Binance itself is already under pressure via multiple investigations and complaints in the US. The most notable is a civil enforcement action filed by the Commodity Futures Trading Commission, alleging that Binance and its subsidiaries operate through “an intentionally opaque common enterprise”, with accusations including the failure “to implement basic compliance procedures designed to prevent and detect terrorist financing and money laundering”. 

SEC tighten screw

This is only part of an intense regulatory crackdown in the US. Coinbase and the SEC have been engaged in an ongoing war of words, the former threatening last week to use the UAE as an international hub amid the growing hostility in the US. The exchange has repeatedly lamented what it perceives as a lack of regulatory clarity by lawmakers. 

“It is important for regulators to set policy and THEN enforce it. Not start with enforcement before there are clear rules”, Coinbase CEO Brian Armstrong tweeted last week. 

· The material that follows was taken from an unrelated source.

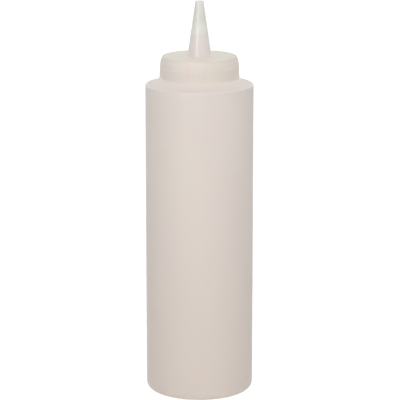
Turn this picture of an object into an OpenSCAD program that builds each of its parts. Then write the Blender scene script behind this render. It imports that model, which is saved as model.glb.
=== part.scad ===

Chairman of the SEC, Gary Gensler, clapped back this week. He asserted in a speech at the Financial Markets Conference in Atlanta that “the rules have already been published”. He added that “there’s nothing about a new technology (such as crypto) that makes it non-consistent with the public polices that congress has laid out”. 

The comments follow a testimony in April before the House of Representatives Committee on Financial Services that slammed the crypto sector for mass non-compliance. 

“Crypto intermediaries—whether they call themselves centralised or decentralised—often provide an amalgam of services that typically are separated from each other in the rest of the securities markets: exchange functions, broker-dealer functions, custodial and clearing functions, and lending functions. The commingling of the various functions within crypto intermediaries creates inherent conflicts of interest and risks for investors—risks and conflicts the Commission does not allow in any other marketplace.”

What happens next for crypto?

Therefore, while Binance abandoning the relatively small Canadian market may not be the biggest blow in isolation, industry participants should worry about what this signals going forward. It amounts to just the latest regulatory blow in North America, and it feels like the industry is very much being pushed overseas. 

While cryptocurrency is technology and can theoretically operate anywhere, the fact of the matter is that the US is the biggest financial market in the world, and pushing firms abroad – and making it far more inconvenient for customers to access the blockchain world – cannot be good for the space. 

Blockchain is often advertised as a way to circumvent the traditional finance world. As seductive as that sounds for some, it is also the reason it is landing itself in hot water with authorities (unsurprisingly). Additionally, while branches of crypto may offer a more censorship-resistant, smoother way to shift money around and store wealth, people still need to access it from the fiat world in the first place. They also need to repeatedly bridge between the two to withdraw money, because the world is still paying for food, water, housing and every other good and service in fiat. This is why restricting crypto exchanges and other onboarding avenues in the US is a big problem for the industry’s hopes of establishing itself in the mainstream. 

So the argument that crypto can brush aside these regulatory issues, or seamlessly move abroad without impact, may be missing the point. The continued crackdown from regulators in North America is becoming a crisis for the crypto industry. Canada’s expulsion of Binance is just the latest story highlighting that fact.